Provided records:

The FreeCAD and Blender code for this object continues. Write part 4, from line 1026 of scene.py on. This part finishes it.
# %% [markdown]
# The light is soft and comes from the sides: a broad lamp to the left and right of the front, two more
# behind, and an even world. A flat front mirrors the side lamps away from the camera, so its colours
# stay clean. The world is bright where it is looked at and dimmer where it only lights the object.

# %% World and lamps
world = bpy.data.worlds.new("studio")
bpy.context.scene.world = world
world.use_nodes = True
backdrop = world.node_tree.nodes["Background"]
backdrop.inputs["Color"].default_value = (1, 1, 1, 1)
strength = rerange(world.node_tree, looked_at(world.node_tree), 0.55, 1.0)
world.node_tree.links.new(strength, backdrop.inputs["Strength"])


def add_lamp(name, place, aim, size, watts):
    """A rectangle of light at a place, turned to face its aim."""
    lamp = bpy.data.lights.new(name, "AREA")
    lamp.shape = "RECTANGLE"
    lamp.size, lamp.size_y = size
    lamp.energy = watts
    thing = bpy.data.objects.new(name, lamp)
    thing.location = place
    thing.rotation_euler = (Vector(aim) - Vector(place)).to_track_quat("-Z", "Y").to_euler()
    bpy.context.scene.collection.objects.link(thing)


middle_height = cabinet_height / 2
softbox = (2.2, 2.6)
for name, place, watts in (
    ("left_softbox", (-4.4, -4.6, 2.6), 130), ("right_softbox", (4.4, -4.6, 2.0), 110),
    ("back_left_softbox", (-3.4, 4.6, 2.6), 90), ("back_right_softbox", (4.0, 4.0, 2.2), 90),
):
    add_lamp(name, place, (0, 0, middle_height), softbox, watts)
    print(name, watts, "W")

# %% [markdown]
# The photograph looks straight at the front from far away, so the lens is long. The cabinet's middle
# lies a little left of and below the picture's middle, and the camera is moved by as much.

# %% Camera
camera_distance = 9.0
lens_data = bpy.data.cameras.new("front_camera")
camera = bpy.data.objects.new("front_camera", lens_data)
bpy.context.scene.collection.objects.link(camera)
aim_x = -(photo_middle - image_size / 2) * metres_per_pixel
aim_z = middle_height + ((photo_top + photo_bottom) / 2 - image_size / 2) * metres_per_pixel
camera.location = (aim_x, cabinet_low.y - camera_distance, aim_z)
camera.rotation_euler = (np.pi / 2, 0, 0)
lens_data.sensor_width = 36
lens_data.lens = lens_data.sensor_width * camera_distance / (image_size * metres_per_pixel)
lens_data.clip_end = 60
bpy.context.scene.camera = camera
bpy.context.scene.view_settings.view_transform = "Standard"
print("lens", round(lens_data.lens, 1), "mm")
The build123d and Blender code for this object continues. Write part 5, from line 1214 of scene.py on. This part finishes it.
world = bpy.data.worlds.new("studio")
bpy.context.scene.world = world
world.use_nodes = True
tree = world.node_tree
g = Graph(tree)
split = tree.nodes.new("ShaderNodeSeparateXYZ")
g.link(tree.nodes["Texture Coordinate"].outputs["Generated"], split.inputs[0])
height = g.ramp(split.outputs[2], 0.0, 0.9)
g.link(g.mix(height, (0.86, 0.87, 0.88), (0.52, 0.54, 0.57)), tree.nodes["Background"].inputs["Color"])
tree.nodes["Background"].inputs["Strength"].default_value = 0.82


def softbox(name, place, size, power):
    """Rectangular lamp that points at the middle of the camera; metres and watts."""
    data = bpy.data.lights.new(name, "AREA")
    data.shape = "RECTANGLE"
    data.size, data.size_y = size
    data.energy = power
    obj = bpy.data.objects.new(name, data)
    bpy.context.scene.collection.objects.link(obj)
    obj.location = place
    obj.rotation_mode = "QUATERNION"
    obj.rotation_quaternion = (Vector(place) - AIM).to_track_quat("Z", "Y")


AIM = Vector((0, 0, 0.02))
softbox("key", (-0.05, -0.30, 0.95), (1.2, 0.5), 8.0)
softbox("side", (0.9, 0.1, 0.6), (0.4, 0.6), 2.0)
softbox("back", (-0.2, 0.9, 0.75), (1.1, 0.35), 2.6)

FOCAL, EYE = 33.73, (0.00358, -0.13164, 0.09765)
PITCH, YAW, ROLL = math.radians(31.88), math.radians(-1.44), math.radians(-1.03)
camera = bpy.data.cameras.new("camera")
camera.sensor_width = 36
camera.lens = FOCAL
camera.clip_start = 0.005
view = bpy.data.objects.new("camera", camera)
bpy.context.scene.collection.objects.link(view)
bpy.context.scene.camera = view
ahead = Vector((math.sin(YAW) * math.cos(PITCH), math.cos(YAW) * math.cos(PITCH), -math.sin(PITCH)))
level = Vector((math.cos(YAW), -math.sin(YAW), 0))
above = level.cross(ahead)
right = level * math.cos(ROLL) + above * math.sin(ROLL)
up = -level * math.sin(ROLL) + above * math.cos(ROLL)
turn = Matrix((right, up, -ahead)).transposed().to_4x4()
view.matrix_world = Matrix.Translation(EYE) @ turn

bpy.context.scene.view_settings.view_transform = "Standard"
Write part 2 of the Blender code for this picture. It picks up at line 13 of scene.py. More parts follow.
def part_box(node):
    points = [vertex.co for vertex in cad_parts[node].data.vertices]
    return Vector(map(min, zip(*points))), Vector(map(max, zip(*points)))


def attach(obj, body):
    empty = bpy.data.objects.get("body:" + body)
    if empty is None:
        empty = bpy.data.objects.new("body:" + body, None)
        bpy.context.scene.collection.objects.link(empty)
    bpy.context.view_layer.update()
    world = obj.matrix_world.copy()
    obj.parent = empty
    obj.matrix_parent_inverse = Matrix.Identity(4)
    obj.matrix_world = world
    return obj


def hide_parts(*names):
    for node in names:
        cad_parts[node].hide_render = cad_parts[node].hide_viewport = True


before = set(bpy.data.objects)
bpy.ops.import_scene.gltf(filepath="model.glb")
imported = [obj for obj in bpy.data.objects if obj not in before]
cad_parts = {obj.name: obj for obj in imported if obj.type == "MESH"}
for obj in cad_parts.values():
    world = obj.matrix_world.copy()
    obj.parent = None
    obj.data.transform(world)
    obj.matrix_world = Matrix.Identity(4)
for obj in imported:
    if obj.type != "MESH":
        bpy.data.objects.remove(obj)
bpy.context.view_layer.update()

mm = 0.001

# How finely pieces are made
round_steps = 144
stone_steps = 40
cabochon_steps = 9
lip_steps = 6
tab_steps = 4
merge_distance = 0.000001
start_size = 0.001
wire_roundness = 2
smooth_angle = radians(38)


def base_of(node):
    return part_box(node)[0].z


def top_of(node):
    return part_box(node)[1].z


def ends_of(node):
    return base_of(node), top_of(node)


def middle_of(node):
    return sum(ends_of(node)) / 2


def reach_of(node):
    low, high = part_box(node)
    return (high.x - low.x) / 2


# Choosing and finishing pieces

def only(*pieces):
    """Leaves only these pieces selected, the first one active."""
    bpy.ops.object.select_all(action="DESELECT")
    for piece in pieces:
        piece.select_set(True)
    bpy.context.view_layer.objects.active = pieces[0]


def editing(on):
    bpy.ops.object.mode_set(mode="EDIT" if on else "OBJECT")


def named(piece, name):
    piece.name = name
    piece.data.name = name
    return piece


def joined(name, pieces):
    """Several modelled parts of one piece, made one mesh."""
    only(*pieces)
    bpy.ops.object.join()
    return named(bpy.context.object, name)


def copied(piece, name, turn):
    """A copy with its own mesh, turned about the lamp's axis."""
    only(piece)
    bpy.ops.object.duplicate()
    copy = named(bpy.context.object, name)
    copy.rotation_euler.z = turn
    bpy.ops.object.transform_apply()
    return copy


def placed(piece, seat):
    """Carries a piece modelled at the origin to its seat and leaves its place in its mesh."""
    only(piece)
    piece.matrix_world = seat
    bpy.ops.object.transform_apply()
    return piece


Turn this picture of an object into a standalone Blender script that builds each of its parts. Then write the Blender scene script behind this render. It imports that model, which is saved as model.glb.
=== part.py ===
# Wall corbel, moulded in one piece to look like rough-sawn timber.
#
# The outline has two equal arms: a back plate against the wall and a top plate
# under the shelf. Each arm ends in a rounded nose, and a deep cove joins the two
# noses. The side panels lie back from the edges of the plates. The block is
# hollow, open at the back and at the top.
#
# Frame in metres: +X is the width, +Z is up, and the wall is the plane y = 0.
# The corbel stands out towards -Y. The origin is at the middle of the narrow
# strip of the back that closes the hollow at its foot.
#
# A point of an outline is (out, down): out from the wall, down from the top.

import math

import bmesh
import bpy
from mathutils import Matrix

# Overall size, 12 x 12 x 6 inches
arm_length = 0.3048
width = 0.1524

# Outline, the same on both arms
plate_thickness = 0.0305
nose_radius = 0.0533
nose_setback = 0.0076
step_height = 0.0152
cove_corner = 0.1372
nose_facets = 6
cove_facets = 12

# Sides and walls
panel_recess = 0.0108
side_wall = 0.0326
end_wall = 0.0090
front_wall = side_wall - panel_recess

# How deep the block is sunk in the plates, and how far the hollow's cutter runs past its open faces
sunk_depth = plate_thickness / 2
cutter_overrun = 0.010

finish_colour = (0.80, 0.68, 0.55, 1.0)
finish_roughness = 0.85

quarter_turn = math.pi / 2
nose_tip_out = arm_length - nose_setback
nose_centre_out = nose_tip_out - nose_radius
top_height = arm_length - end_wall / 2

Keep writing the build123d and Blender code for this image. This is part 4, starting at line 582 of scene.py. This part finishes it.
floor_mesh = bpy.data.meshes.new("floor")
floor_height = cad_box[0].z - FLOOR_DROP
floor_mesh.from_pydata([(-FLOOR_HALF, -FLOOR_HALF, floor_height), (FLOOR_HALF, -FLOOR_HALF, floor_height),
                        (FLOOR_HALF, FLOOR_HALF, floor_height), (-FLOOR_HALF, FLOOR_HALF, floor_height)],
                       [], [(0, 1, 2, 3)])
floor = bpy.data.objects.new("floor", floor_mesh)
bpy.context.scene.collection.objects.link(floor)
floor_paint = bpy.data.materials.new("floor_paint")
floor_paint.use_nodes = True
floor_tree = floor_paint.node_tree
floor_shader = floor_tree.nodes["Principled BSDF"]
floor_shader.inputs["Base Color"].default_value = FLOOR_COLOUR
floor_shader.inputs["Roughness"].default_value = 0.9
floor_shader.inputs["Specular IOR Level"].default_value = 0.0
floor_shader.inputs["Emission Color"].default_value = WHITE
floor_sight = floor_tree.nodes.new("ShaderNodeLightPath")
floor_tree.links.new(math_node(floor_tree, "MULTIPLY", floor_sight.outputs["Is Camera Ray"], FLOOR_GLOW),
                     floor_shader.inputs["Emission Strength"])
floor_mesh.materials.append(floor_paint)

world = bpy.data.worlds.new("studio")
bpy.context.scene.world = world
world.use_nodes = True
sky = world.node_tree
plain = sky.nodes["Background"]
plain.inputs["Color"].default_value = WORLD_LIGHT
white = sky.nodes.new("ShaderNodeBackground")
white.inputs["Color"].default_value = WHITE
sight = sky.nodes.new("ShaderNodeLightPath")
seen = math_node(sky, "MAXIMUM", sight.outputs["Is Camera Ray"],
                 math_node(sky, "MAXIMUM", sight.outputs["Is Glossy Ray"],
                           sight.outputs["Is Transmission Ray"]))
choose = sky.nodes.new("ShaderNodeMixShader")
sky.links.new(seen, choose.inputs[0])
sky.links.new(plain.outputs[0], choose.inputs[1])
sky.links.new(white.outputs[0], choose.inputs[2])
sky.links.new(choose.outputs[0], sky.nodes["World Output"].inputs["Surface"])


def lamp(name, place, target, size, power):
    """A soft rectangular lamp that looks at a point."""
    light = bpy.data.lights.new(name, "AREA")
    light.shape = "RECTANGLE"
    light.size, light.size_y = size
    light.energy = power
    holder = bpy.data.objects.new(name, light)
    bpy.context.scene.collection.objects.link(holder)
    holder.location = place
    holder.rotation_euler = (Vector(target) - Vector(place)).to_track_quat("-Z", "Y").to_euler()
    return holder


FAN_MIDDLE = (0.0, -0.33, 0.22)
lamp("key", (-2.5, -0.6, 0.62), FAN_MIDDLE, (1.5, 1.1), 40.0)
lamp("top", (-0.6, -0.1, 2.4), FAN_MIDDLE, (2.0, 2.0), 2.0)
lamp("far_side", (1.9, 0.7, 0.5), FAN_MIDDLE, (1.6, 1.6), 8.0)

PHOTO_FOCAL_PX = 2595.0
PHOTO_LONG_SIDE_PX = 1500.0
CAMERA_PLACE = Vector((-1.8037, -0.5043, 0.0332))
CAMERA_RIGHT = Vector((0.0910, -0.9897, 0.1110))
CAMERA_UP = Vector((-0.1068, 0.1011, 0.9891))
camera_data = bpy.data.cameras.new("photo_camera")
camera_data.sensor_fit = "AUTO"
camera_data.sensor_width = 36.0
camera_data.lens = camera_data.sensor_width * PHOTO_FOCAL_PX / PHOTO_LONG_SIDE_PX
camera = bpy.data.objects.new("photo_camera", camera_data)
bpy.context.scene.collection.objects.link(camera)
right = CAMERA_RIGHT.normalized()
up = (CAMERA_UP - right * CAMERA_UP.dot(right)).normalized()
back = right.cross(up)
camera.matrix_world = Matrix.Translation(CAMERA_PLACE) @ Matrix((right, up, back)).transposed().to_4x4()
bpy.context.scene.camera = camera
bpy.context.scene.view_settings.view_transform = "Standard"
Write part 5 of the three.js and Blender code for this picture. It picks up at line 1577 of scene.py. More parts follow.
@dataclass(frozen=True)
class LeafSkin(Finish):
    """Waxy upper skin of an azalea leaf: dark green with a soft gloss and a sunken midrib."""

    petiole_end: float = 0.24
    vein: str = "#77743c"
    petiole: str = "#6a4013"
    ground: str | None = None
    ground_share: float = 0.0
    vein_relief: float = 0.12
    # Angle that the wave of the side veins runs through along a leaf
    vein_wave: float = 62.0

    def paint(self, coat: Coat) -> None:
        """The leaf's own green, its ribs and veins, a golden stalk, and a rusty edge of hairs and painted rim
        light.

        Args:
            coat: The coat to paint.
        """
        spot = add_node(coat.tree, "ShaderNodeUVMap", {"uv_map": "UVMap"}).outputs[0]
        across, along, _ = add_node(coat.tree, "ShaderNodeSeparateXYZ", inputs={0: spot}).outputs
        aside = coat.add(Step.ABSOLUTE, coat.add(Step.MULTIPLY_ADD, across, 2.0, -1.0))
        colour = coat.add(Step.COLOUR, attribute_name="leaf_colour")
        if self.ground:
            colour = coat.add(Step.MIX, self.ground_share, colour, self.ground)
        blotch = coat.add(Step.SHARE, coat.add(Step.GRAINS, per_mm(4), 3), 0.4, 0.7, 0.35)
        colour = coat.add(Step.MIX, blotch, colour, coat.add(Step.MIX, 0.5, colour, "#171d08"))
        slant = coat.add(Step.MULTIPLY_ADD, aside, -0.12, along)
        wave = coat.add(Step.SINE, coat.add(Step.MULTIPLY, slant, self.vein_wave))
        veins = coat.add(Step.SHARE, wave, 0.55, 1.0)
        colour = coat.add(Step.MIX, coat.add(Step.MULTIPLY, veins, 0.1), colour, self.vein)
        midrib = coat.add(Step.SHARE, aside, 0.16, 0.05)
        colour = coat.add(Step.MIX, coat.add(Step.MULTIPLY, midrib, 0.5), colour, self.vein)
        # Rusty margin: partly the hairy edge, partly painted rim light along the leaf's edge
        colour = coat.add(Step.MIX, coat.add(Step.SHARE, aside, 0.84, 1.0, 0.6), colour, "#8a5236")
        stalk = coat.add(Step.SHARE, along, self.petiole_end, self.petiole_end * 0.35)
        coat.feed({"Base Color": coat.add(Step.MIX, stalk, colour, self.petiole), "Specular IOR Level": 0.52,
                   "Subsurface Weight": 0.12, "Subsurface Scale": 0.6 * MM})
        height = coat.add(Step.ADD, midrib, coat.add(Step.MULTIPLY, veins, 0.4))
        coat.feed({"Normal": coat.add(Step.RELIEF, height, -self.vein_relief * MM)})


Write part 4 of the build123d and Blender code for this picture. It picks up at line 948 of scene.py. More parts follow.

Job: In the listing above, find the line containing "bpy.context.scene.collection.objects.link(empty)" and the line containing "for node in", then repeat those two lines and everything between them exactly.

Result:
        bpy.context.scene.collection.objects.link(empty)
    bpy.context.view_layer.update()
    world = obj.matrix_world.copy()
    obj.parent = empty
    obj.matrix_parent_inverse = Matrix.Identity(4)
    obj.matrix_world = world
    return obj


def hide_parts(*names):
    for node in names:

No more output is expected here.